I never dreamed to come to Europe. Europe is not for me, because the tourists come to Europe. I did not have the money for moving away. I even can’t afford to go from my village to the capital city of Guinea. I never left Guinea. Only when I did music, I left. I went to Mali; I went to Libya, which didn’t cost me anything, because the government paid for it. In 1994, the government of Guinea called me, when I was studying in university. They want me to go to the Minister of Culture in Guinea and they gave me the possibility to go to Europe to study electronic music in England. And I said yes. I am very happy about that, but I never dreamed of going to Europe, because Europe was very expensive for me. I couldn’t afford it. Now the National Theater of Guinea asked me to compose a sound for their new drama. And they asked me to accompany them to go to a theater festival in Burkina Faso. When I went there, I met some people from Belgium: a theater troupe from Belgium. And when I return to Guinea after the festival, this Belgian troupe invited me to come to Belgium. I asked my Minister of Culture if I could go to Brussels before I began to study in London. And the director of culture said, “Yes, it is very close. London is closer to Brussels than Guinea. You can go there. When the money from the government for your study arrives, you will move from Brussels to London.” This is why I came to Belgium. When I arrived, I was lucky about that–to have another project here. I gave courses for kora in a conservatory.

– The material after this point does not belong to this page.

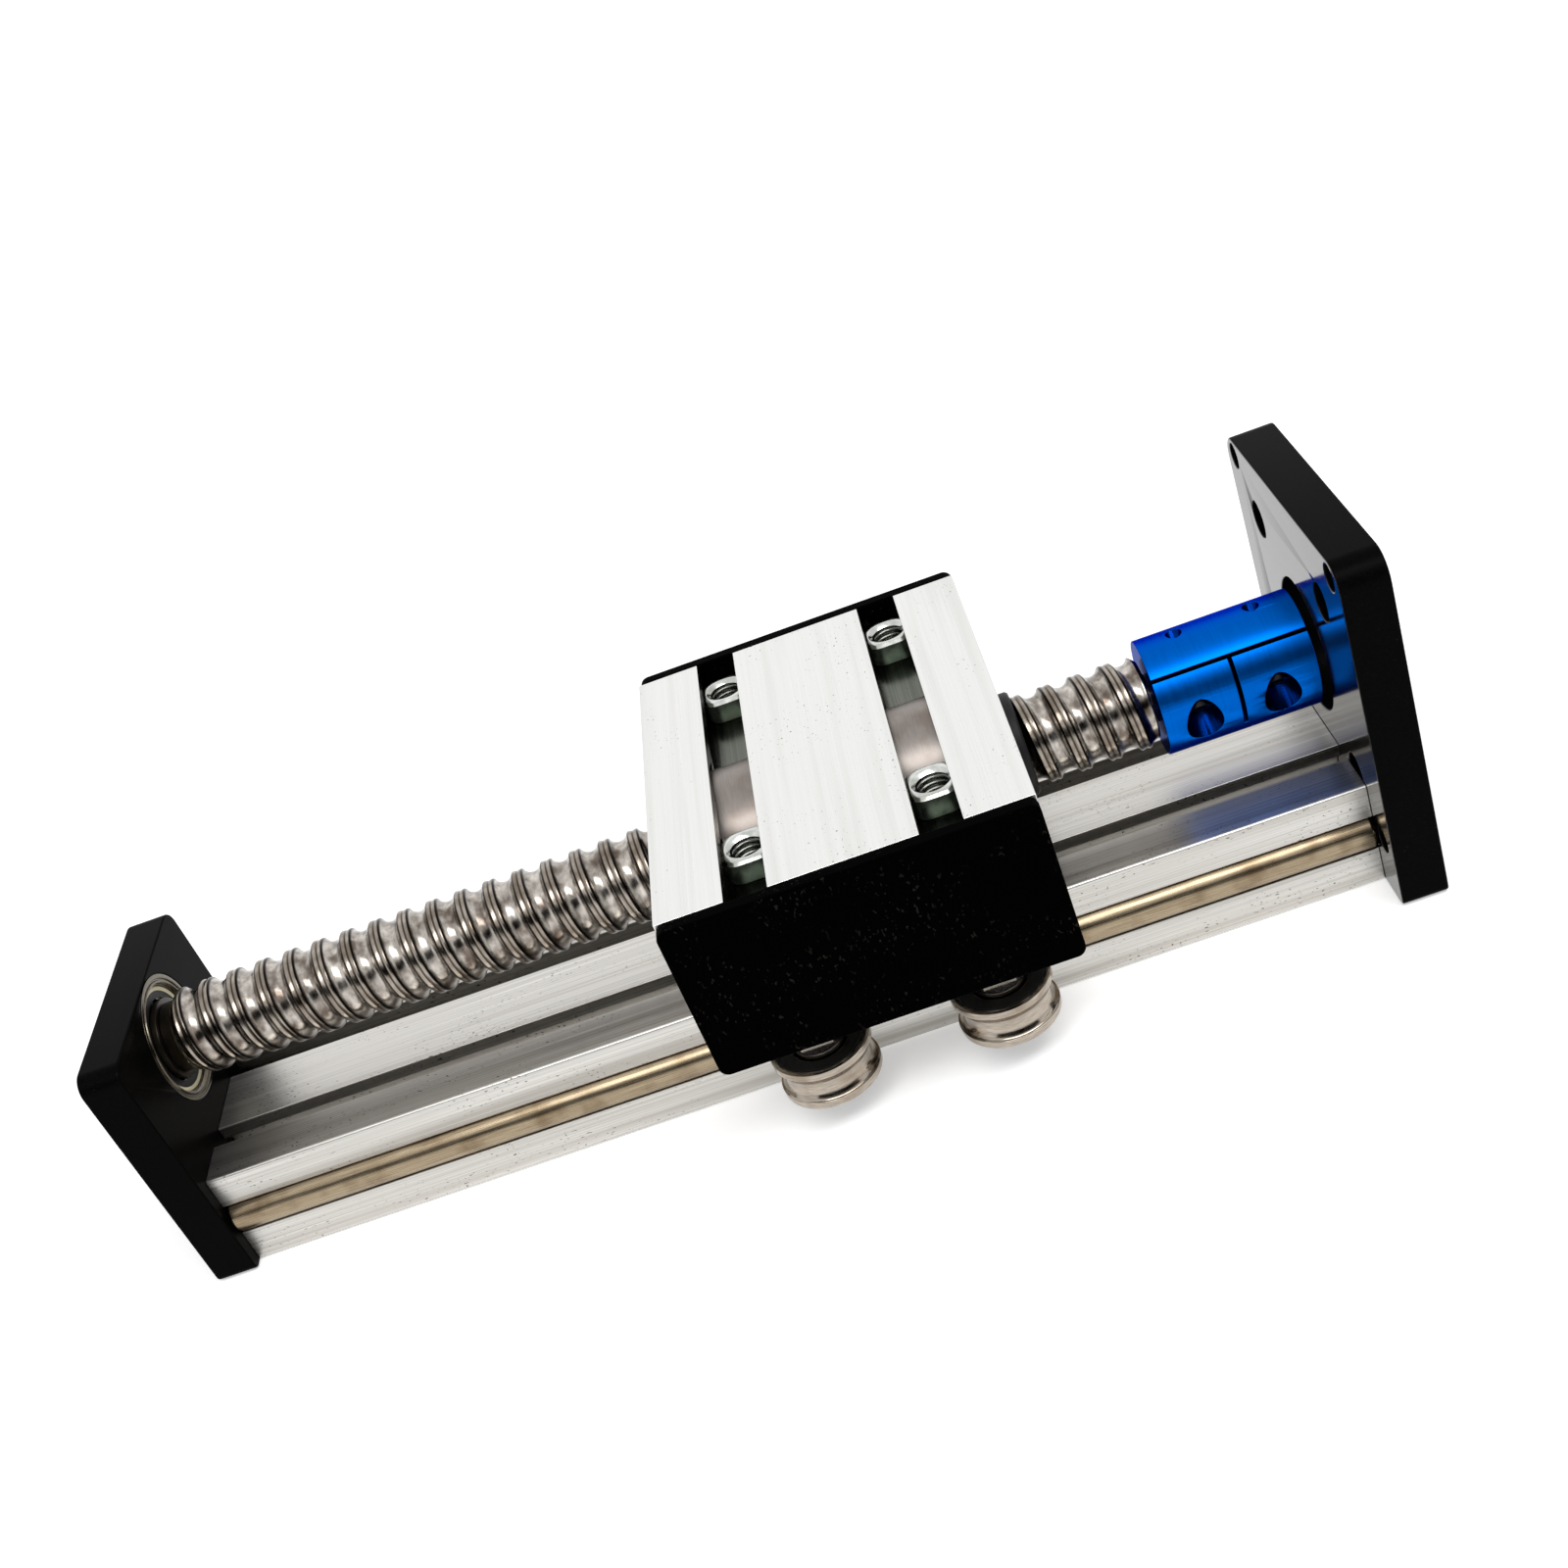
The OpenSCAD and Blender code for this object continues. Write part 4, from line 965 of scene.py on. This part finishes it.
def nut_body():
    """The body with a plain hole: rings of points from the hole's foot, up outside, and back in."""
    insets = [(0, 2.6), (0.2, 2.5), (0.45, 2.3), (0.55, 2.25)]
    side, foot, crown, face = [round_cornered(nut_x - 2 * i, nut_y - 2 * i, r) for i, r in insets]
    rings = [(circle(HOLE_CREST), base), (foot, base), (side, base + 0.2), (side, top - 0.45)]
    rings += [(crown, top - 0.08), (face, top), (circle(3.3), top), (circle(3.2), top - 0.05)]
    rings += [(circle(HOLE_CREST - 0.05), top - 0.6), (circle(HOLE_CREST), top - 0.7)]
    work = bmesh.new()
    rows = [[work.verts.new((p.x, p.y, z)) for p in points] for points, z in rings]
    for low, high in zip(rows, rows[1:] + rows[:1]):
        for k in range(POINTS_ROUND):
            j = (k + 1) % POINTS_ROUND
            work.faces.new((low[k], low[j], high[j], high[k]))
    bmesh.ops.recalc_face_normals(work, faces=work.faces)
    bmesh.ops.scale(work, vec=(MM, MM, MM), verts=work.verts)
    return released("nut_body", work)


def nut_thread():
    """The tapped thread on the Z axis, with its faces towards the axis."""
    tapped = grown(
        "tapped", threaded, Start=base * MM, End=(top - 0.65) * MM, Pitch=1.0 * MM, End_Radius=9 * MM,
        Crest_Radius=HOLE_CREST * MM, Groove_Radius=0.46 * MM, Groove_Centre=2.8 * MM,
        Softness=0.02 * MM, Seam_Width=0.1 * MM, Seam_Depth=0.0, Rows_per_Turn=14, Sides=48,
        Finish=finishes["thread_steel"],
    )
    tapped.data.transform(Matrix.Diagonal((-1, 1, 1, 1)) @ Matrix.Rotation(-math.pi / 2, 4, "Y"))
    work = bmesh.new()
    work.from_mesh(tapped.data)
    for face in work.faces:
        centre = face.calc_center_median()
        if face.normal.x * centre.x + face.normal.y * centre.y > 0:
            face.normal_flip()
    work.to_mesh(tapped.data)
    work.free()
    return tapped


def nut_rule(face):
    """1 for the top, painted lighter as a painted highlight, 2 inside the hole, 0 for the plated rest."""
    height = face.center.z / MM
    in_hole = math.hypot(face.center.x, face.center.y) < 3.22 * MM and height > base + 0.05
    return 1 if height > top - 0.4 else 2 if in_hole else 0


for node in ["slot_nut_" + corner for corner in corners]:
    nut = joined(node + "_tapped", [nut_body(), nut_thread()])
    paint_faces(nut, ["zinc_steel", "cut_steel", "thread_steel"], nut_rule)
    nut.data.transform(Matrix.Translation([v * MM for v in middle_mm(node)[:2]] + [0]))
    place(nut, [node])
    print(node, len(nut.data.polygons), "faces")

# %% [markdown]
# ## Floor and light
# Metal shows what stands round it, so the studio is a pale floor, large soft lamps, and a dark card
# on the camera's side, as product studios use. The floor and the sky are white to the camera and in
# reflections, by Light Path, and light the module no more for it. The floor keeps its shadow, and
# grows brighter far off, where the lamps don't reach, so that no horizon shows.


# %% Floor
def sheet(name, width, depth, finish_name):
    """A flat rectangle's mesh, facing up."""
    mesh = bpy.data.meshes.new(name)
    x, y = width / 2, depth / 2
    mesh.from_pydata([(-x, -y, 0), (x, -y, 0), (x, y, 0), (-x, y, 0)], [], [(0, 1, 2, 3)])
    mesh.materials.append(finishes[finish_name])
    return mesh


def seen_directly(tree):
    """Light Path's sockets, and 1 where the camera, a reflection or clear glass looks."""
    seen = add(tree, "ShaderNodeLightPath").outputs
    shown = add(tree, MATH, {0: seen["Is Camera Ray"], 1: seen["Is Glossy Ray"]}, operation="MAXIMUM")
    return seen, add(tree, MATH, {0: shown, 1: seen["Is Transmission Ray"]}, operation="MAXIMUM")


FLOOR_SIDE = 12.0
tree = finish("white_paper", Roughness=0.9, Base_Color=colour("#f4f4f4"), Emission_Color=(1, 1, 1, 1))
seen, shown = seen_directly(tree)
here = add(tree, "ShaderNodeTexCoord").outputs["Object"]
far_off = add(tree, "ShaderNodeVectorMath", {0: here}, operation="LENGTH")
lift = add(tree, RANGE, {"Value": far_off, "From Min": 0.4, "From Max": 1.6, "To Max": 0.3})
lift = add(tree, MATH, {0: lift, 1: seen["Is Camera Ray"]}, operation="MULTIPLY")
glow = add(tree, MATH, {0: shown, 1: 0.4, 2: lift}, operation="MULTIPLY_ADD")
tree.links.new(glow.outputs["Value"], tree.nodes["Principled BSDF"].inputs["Emission Strength"])
floor = set_down("floor", sheet("floor", FLOOR_SIDE, FLOOR_SIDE, "white_paper"))
floor.location.z = -0.2 * MM
print("floor", FLOOR_SIDE, "m")

# %% [markdown]
# ## World
# The sky is even white. It lights the module at half strength, which leaves room for the lamps, and
# the camera and reflections see it at full strength.

# %% World
world = bpy.data.worlds.new("studio")
bpy.context.scene.world = world
world.use_nodes = True
sky = world.node_tree.nodes["Background"].inputs
shown = seen_directly(world.node_tree)[1]
level = add(world.node_tree, RANGE, {"Value": shown, "To Min": 0.5, "To Max": 1.0})
sky["Color"].default_value = (1, 1, 1, 1)
world.node_tree.links.new(level.outputs["Result"], sky["Strength"])
print("world lights at", level.inputs["To Min"].default_value)

# %% [markdown]
# ## Lamps and the dark card
# A large lamp behind the module draws long highlights on its round parts, and a smaller one overhead
# fills them in. The black card is seen in reflections alone, where it gives the metal its dark lines.


# %% Lamps and the dark card
def aimed(name, data, at, target=(0, 0, 0.02)):
    """An object at a place, turned to look at the module."""
    holder = set_down(name, data)
    holder.location = at
    holder.rotation_euler = (Vector(target) - Vector(at)).to_track_quat("-Z", "Y").to_euler()
    return holder


def softbox(name, at, size, watts):
    """A soft lamp of size (width, height) in metres."""
    lamp = bpy.data.lights.new(name, "AREA")
    lamp.shape = "RECTANGLE"
    lamp.size, lamp.size_y = size
    lamp.energy = watts
    aimed(name, lamp, at)
    print(name, watts, "W at", at)


def dark_card(name, at, size):
    """A black card outside the picture. Only reflections see it."""
    card = aimed(name, sheet(name, size[0], size[1], "black_velvet"), at)
    card.visible_camera = False
    card.visible_diffuse = False
    card.visible_shadow = False
    print(name, size, "m at", at)


finish("black_velvet", Roughness=1.0, Specular_IOR_Level=0.0, Base_Color=colour("#101010"))
softbox("window", (-0.5, 2.1, 1.4), (3.2, 1.6), 3.8)
softbox("ceiling", (0.15, -0.45, 0.85), (1.2, 0.3), 6.5)
dark_card("camera_side", (0.1, -1.15, 0.45), (2.6, 0.6))

# %% [markdown]
# ## Camera
# The camera stands in front and above, turned about its own axis so that the module climbs to the
# right, and close enough to show strong perspective.

# %% Camera
lens = bpy.data.cameras.new("camera")
lens.sensor_width = 36
lens.lens = 44.142
lens.shift_x = -0.05
lens.shift_y = 0.05
lens.clip_start = 0.01
eye = set_down("camera", lens)
right = Vector((0.942612, -0.122584, -0.310574))
up = Vector((0.325831, 0.540851, 0.775445))
turn = Matrix((right, up, right.cross(up))).transposed()
eye.matrix_world = Matrix.Translation((0.041959, -0.262793, 0.195952)) @ turn.to_4x4()
scene = bpy.context.scene
scene.camera = eye
scene.view_settings.view_transform = "Standard"
print("camera", tuple(round(v, 3) for v in eye.location))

How did you get involved with the Afro Celt Sound System?

When I finished the studies here, in the conservatory, the direction of my project changed. Usually, I had to teach people in the conservatory, but it was changed to do gala concerts for the upper class here. One day, I played for the embassy and a woman invited me to come to play in London. When I went there, I played for the opening of a library, an African library in London. When I played, somebody met me and invited me to play on a festival of Peter Gabriel called WOMAD. When I went there, James McNally met me and proposed for me to play with his band, Afro Celt Sound System. The band was produced by RealWorld Records. I played one concert with them in Dublin. After this, they asked me to become a member of Afro Celt.

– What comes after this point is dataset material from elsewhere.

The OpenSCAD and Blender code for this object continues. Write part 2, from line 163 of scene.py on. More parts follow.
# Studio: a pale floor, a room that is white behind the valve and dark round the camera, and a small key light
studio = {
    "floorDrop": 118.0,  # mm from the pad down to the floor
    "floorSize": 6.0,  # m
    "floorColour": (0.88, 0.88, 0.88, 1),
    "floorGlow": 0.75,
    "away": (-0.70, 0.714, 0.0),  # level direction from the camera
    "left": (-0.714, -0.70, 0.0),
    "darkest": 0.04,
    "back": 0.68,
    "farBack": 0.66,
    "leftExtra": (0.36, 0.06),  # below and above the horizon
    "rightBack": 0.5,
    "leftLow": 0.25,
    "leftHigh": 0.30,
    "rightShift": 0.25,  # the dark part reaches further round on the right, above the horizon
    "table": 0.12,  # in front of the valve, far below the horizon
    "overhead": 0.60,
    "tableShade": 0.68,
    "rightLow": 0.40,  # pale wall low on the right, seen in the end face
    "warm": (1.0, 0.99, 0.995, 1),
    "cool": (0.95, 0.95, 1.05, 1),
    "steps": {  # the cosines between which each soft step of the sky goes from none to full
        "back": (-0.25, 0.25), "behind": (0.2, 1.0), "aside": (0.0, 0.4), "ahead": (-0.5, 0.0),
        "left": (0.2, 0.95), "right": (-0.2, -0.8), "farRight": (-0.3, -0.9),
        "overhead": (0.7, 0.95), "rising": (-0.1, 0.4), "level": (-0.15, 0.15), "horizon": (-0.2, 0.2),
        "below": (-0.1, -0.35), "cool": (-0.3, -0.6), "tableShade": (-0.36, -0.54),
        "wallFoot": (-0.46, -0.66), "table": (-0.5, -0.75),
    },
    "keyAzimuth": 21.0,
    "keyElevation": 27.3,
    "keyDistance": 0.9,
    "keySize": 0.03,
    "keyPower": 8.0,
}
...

I find the production style of your new album very interesting. Did you produce it yourself? Does it seem natural for you to mix koras with synthesizers?

O.K. I am very interested in modern music and modern sound. But it was my dream, a big dream, to mix the kora with the synthesizer and modern instruments. The work with Afro Celt was a kind of inspiration. And for myself, it was always a big dream. But one day, I met a gentleman from London: Pete Ardron, a very nice technician. I asked him to produce me, and I sent him one track, “Meya.” It was very nice, and I went to his studio to bring many compositions. We produced the whole album Change in 10 days. It was him, who produced them. And I liked that. It was very interesting for me to mix the kora with synthesizer, but for me, it was the realization of a dream and a great experience. I use the modernity now to bring the tradition. Nobody in our time now can close his eyes to modernity, to technology. You have to live your life with technology. I use the technology now to bring the cultural tradition up.

What inspires your songwriting? Do you feel linked to the griot tradition as a songwriter?

Yes, the griot tradition helped me very much, because I groove all the time with this. But my compositions are very different. It depends on the atmosphere. Sometimes, I am happy and bam! inspiration. And it will be a very happy sound. Sometimes, when I see something bad in the newspaper or Internet, it makes me very sad and I compose songs like “Vente d’armes” and “Hope.” Somebody from UNICEF asked me to compose one song to condemn the trade of weapons. I composed it to condemn selling guns and voila: my composition.

What is the story behind the song “All Unite For Africa”?

I was in South Africa for a big festival there. When we arrived we directly recognized the social situation of South Africa changed with xenophobia. Ooh. It was hard for the people of South Africa. All my ancestors were peacemakers. They talked about making peace. And for me, it is important to try to do the job of my ancestors. I said, “I have to go there.” And I arrived; I recognized the situation was very bad, worse than they showed on TV. Immediately, when I was in the hotel room, I started to write this song, “All Unite For Africa,” and Sandra Werner, my manager, tried directly to contact some musicians and artists, like Ladysmith Black Mambazo. They directly said, “Yes, you are welcome. We offer you our studio. You can come and we will sing for you, and all of it is free, because it is FOR Africa.” That was the situation. And we came to Johannesburg and talked to Neill Solomon, a very nice piano player. He has a big, fantastic studio and he offered me the studio all day long for the production of this CD. I invited some singers like Mandisa Dlanga. They came directly to sing and rap. They were very happy about this composition for Africa.

Do you go back to Guinea often? What are your impressions of the music scenes today in Guinea and in Belgium?

Yes, I miss Guinea, because there are some bad things and the situation of health care is very bad. Guinean music is very nice–fantastic. But we have to, in Guinea, be careful, because the people use music just to get money. Not everybody does that, but many people do that. And the young people start to forget our tradition. They prefer now to rap and copy the music to sell it. It’s O.K., but you have to mix this to give the value of our traditional music. And the music in Belgium here…I am very happy to be one the multicultural musicians here and the people respect me. The people like my music and I am very happy about that. I was nominated for Octaves de la Musique, a Belgian musician prize. And the people of Belgium like my music. I am very happy about the government supporting me for that. Sometimes I play some traditional music here with kora, like “Petit Caillou.” I sang for the royal family in Belgium.

Have you been touring recently? Any plans to come to the United States? We’d love to see you here!

Oh, that’s maybe a “little secret” for the moment, but we are thinking about it, of course. This summer was nice with Change. We were touring more in U.K., in France, in Germany.